Set task. Copy out the lines of the records below, and only those lines, from the one with "for name, shape" through the one with "before = set(bpy.data.objects)", exactly as they appear.

(CAD and scene scripts)
[START]

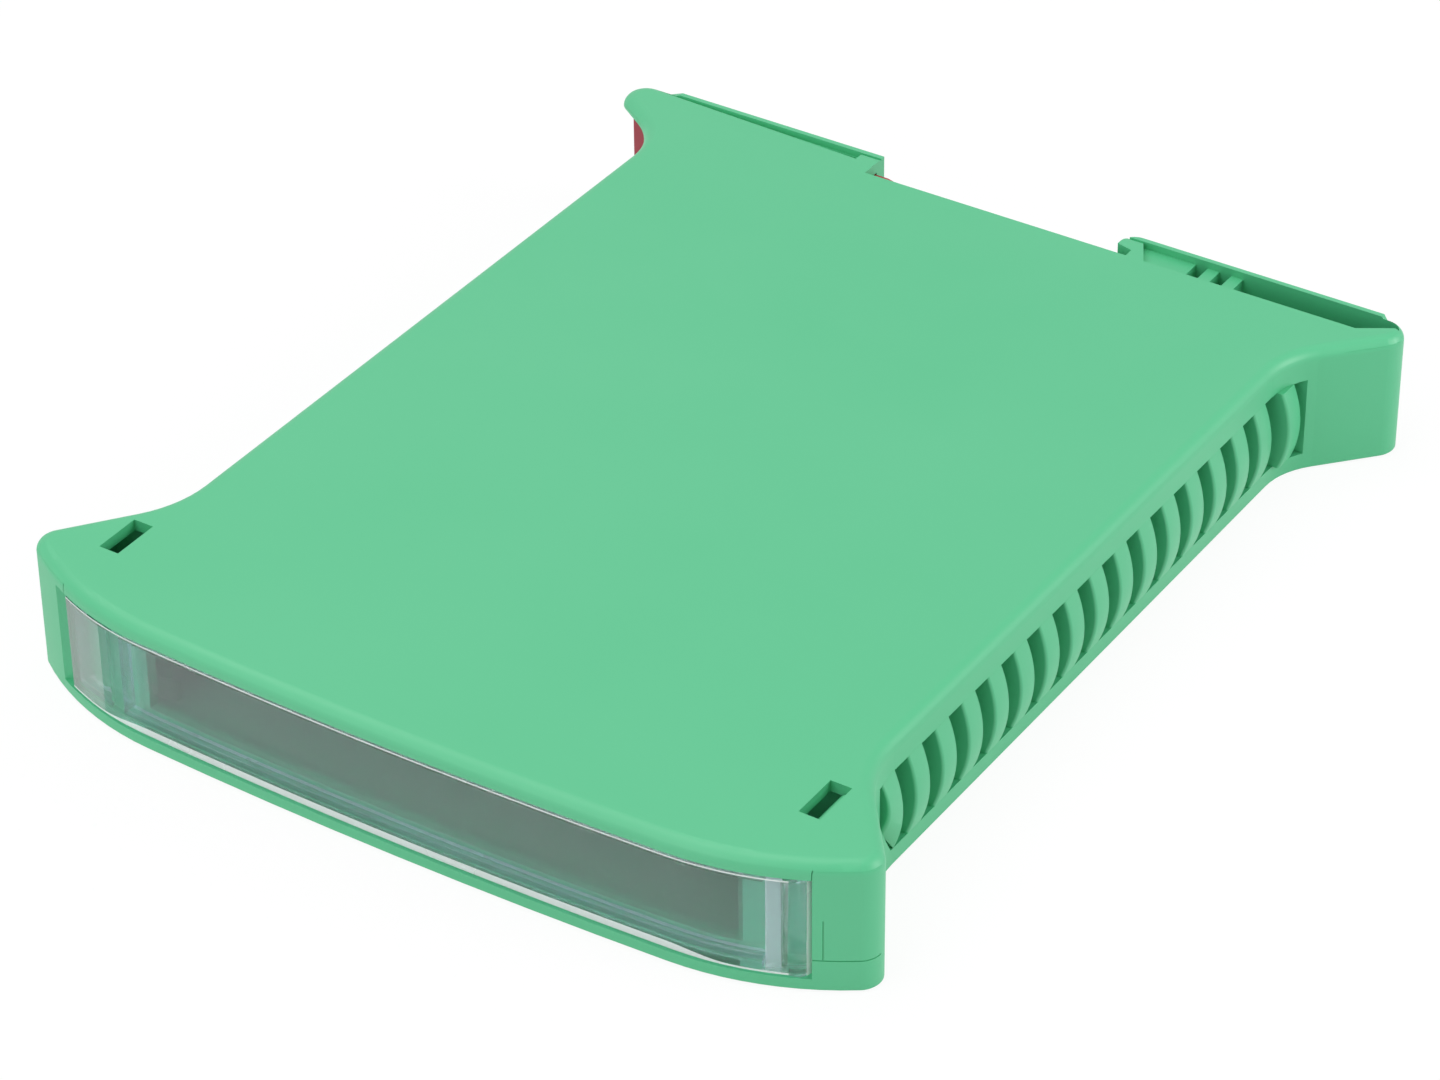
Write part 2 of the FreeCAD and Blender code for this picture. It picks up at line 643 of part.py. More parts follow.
for name, shape in NODES.items():
    solid = shape.Solids[0] if len(shape.Solids) == 1 else shape
    solid.exportStep("parts/" + name + ".step")
    box = solid.BoundBox
    print(name, "solids", len(shape.Solids), "valid", solid.isValid(), "volume", round(solid.Volume, 1),
          "x %.2f %.2f" % (box.XMin, box.XMax), "y %.2f %.2f" % (box.YMin, box.YMax),
          "z %.2f %.2f" % (box.ZMin, box.ZMax))
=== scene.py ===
"""A narrow moulded housing for one DIN rail module, dressed and lit for a studio picture.

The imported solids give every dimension. This script gives them their plastics, builds the
louvres and the clear front cover as finer pieces, and sets the floor, the lamps and the camera.
"""

from __future__ import annotations

import logging
import math
from collections.abc import Callable
from dataclasses import dataclass, field
from enum import Enum

import bmesh
import bpy
from mathutils import Matrix, Vector

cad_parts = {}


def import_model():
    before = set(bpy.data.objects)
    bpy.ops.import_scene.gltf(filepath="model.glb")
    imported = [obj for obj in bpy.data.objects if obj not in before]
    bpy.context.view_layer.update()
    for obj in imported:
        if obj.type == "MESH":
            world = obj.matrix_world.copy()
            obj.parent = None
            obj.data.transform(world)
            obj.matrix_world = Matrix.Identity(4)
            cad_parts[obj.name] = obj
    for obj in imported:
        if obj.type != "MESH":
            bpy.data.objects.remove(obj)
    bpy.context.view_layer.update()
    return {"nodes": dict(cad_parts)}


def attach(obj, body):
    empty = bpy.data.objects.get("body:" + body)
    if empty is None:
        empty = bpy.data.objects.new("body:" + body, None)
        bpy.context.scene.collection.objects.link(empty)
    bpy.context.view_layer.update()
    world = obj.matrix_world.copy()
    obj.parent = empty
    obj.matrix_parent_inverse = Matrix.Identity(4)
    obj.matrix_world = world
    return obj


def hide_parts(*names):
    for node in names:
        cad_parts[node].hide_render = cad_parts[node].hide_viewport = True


MM = 0.001
WHITE = (1, 1, 1, 1)
LOG = logging.getLogger("housing")
Section = Callable[[float], list[tuple[float, float]]]


class Body(Enum):
    """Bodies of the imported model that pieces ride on."""

    HOUSING = "housing"
    COVER = "cover"
    LATCH = "latch"


class Slot(Enum):
    """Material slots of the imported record."""

    GREEN = "green_housing"
    CLEAR = "clear_cover"
    RED = "red_latch"


class Side(Enum):
    """The two flanks, by the sign of X."""

    RIGHT = 1
    LEFT = -1


class CoverFinish(Enum):
    """Finishes of the clear cover, by their place in its list of materials: clear body, painted
    highlight, duller patch.
    """

    CLEAR = 0
    # painted highlight on the cover's edges and rims
    EDGE = 1
    PAD = 2


def linear(code: str) -> tuple[float, float, float, float]:
    """Turns an sRGB hex colour into linear light.

    Args:
        code: Colour as six hex digits, with or without a leading hash.

    Returns:
        Red, green, blue and an alpha of one.
    """
    digits = code.lstrip("#")
    channels = []
    for start in (0, 2, 4):
        value = int(digits[start:start + 2], 16) / 255
        channels.append(value / 12.92 if value <= 0.04045 else ((value + 0.055) / 1.055) ** 2.4)
    return channels[0], channels[1], channels[2], 1.0


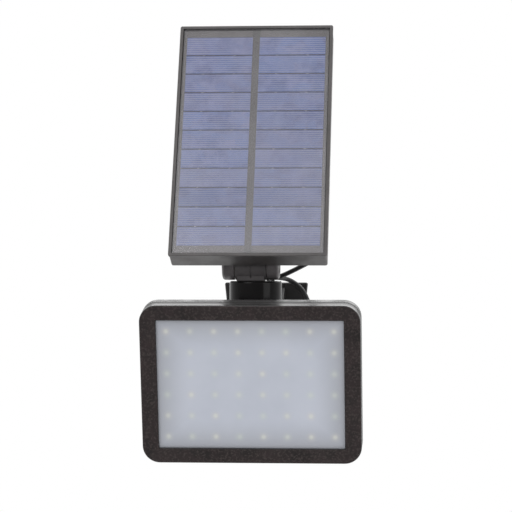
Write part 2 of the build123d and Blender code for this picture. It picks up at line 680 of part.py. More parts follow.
def tray_shell():
    """The tray's open box with its lip."""
    lip_y = (PANEL_FRONT_Y, PANEL_FRONT_Y + LIP_DEPTH)
    lip = slab(PANEL_WIDTH, PANEL_LENGTH, lip_y, PANEL_MIDDLE_Z, LIP_CORNER)
    lip = chamfer(lip.faces().sort_by(Axis.Y)[0].edges(), LIP_CHAMFER)
    body = slab(TRAY_WIDTH, TRAY_LENGTH, (lip_y[1], PANEL_REAR_Y), PANEL_MIDDLE_Z, LIP_CORNER)
    body = fillet(body.faces().sort_by(Axis.Y)[-1].edges(), TRAY_ROUNDING)
    tray = lip + body
    laminate_y = (PANEL_FRONT_Y, BACKING_REAR_Y)
    tray -= slab(OPENING_WIDTH, OPENING_LENGTH, laminate_y, PANEL_MIDDLE_Z, LAMINATE_CORNER)
    cavity_y = (BACKING_REAR_Y, PANEL_REAR_Y - TRAY_FLOOR)
    return tray - slab(CAVITY_WIDTH, CAVITY_LENGTH, cavity_y, PANEL_MIDDLE_Z)


def tray_inner_ribs():
    """The ribs inside the tray that hold the laminate up, both ways."""
    rib_y = (BACKING_REAR_Y, PANEL_REAR_Y - TRAY_FLOOR + MERGE)
    half_width = CAVITY_WIDTH / 2 + MERGE
    half_length = CAVITY_LENGTH / 2 + MERGE
    ends = (PANEL_MIDDLE_Z - half_length, PANEL_MIDDLE_Z + half_length)
    ribs = [block((x - TRAY_RIB_HALF, x + TRAY_RIB_HALF), rib_y, ends) for x in TRAY_RIB_X]
    for rise in TRAY_RIB_RISE:
        z = PANEL_MIDDLE_Z + rise
        ribs.append(block((-half_width, half_width), rib_y, (z - TRAY_RIB_HALF, z + TRAY_RIB_HALF)))
    return ribs


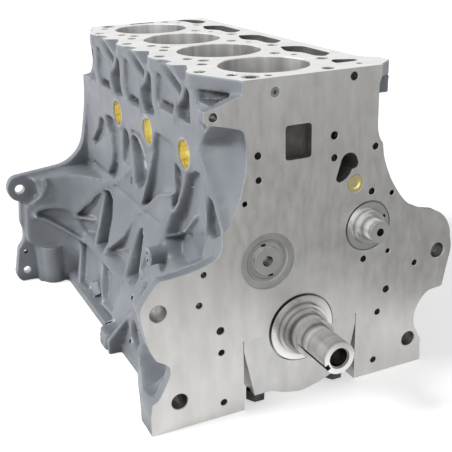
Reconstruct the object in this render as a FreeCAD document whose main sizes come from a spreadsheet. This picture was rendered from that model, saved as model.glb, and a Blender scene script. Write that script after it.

[END]

The answer.
for name, shape in NODES.items():
    solid = shape.Solids[0] if len(shape.Solids) == 1 else shape
    solid.exportStep("parts/" + name + ".step")
    box = solid.BoundBox
    print(name, "solids", len(shape.Solids), "valid", solid.isValid(), "volume", round(solid.Volume, 1),
          "x %.2f %.2f" % (box.XMin, box.XMax), "y %.2f %.2f" % (box.YMin, box.YMax),
          "z %.2f %.2f" % (box.ZMin, box.ZMax))
=== scene.py ===
"""A narrow moulded housing for one DIN rail module, dressed and lit for a studio picture.

The imported solids give every dimension. This script gives them their plastics, builds the
louvres and the clear front cover as finer pieces, and sets the floor, the lamps and the camera.
"""

from __future__ import annotations

import logging
import math
from collections.abc import Callable
from dataclasses import dataclass, field
from enum import Enum

import bmesh
import bpy
from mathutils import Matrix, Vector

cad_parts = {}


def import_model():
    before = set(bpy.data.objects)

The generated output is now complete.